Now Kyrgyzstan gets a little more difficult because they are melting multiple languages together and there's more odd clutters of consonants and added vowels that seem odd. I actually find Polish to be perhaps the hardest with some Hungarian and Czech to be difficult too. Besides that Thai names are a pain sometimes but they also seem more phonetic to me than Czech, Polish and Hungarian. Oleksiejczuk is bullshit.
It's syllable stress that is the issue.
 
Yeah, Russian names are quite easy to be honest, they are extremely phonetic. They might be long or sound foreign, but they're very easy to pronounce. Nurmagomedov is spelled and pronounced exactly as it sounds and reads. They only tricky thing is sometimes the Zh is a guttural huh sound. Georgian is also very easy to spell and read for the most part, super phonetic for English speakers.

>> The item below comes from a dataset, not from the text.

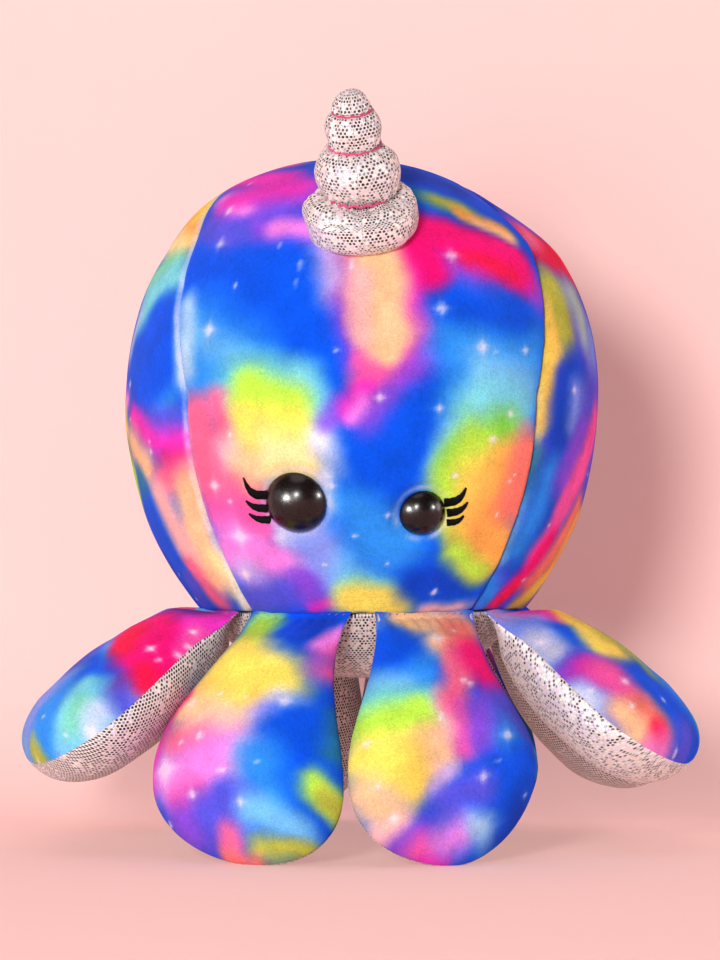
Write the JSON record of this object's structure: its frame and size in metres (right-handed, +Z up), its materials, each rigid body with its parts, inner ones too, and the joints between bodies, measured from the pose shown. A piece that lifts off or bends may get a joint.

Now Kyrgyzstan gets a little more difficult because they are melting multiple languages together and there's more odd clutters of consonants and added vowels that seem odd. I actually find Polish to be perhaps the hardest with some Hungarian and Czech to be difficult too. Besides that Thai names are a pain sometimes but they also seem more phonetic to me than Czech, Polish and Hungarian. Oleksiejczuk is bullshit.

Yeah Polish names are hard. The fact that Przybysz is pronounced "Sebic" is mad.
 
In transcription from Cyrillic, and in most Latin orthographies, "zh" simply denotes some kind of voiced postalveoral fricatives. Nothing guttural about it.

It's the sound similar to the one written by "sh" in English, only that vocal cords vibrate, so it is voiced.

Hmm, It sounds more like the Arabic Huh to me that is guttural for things like Khabib it Khabilov.
 
Yeah Polish names are hard. The fact that Przybysz is pronounced "Sebic" is mad.

"Przybysz" is pronounced roughly "Psheebeesh", definitely not "Sebic".

Hmm, It sounds more like the Arabic Huh to me that is guttural for things like Khabib it Khabilov.

I don't know anything about Arabic, and about langauges of Asia, but that's what it is in Russian and other Cyrillic written Slavic languages, and bunch of other languages that borrowed the script from Russians.

How the sound that's not present in one's native language sound to you is usually pretty subjective.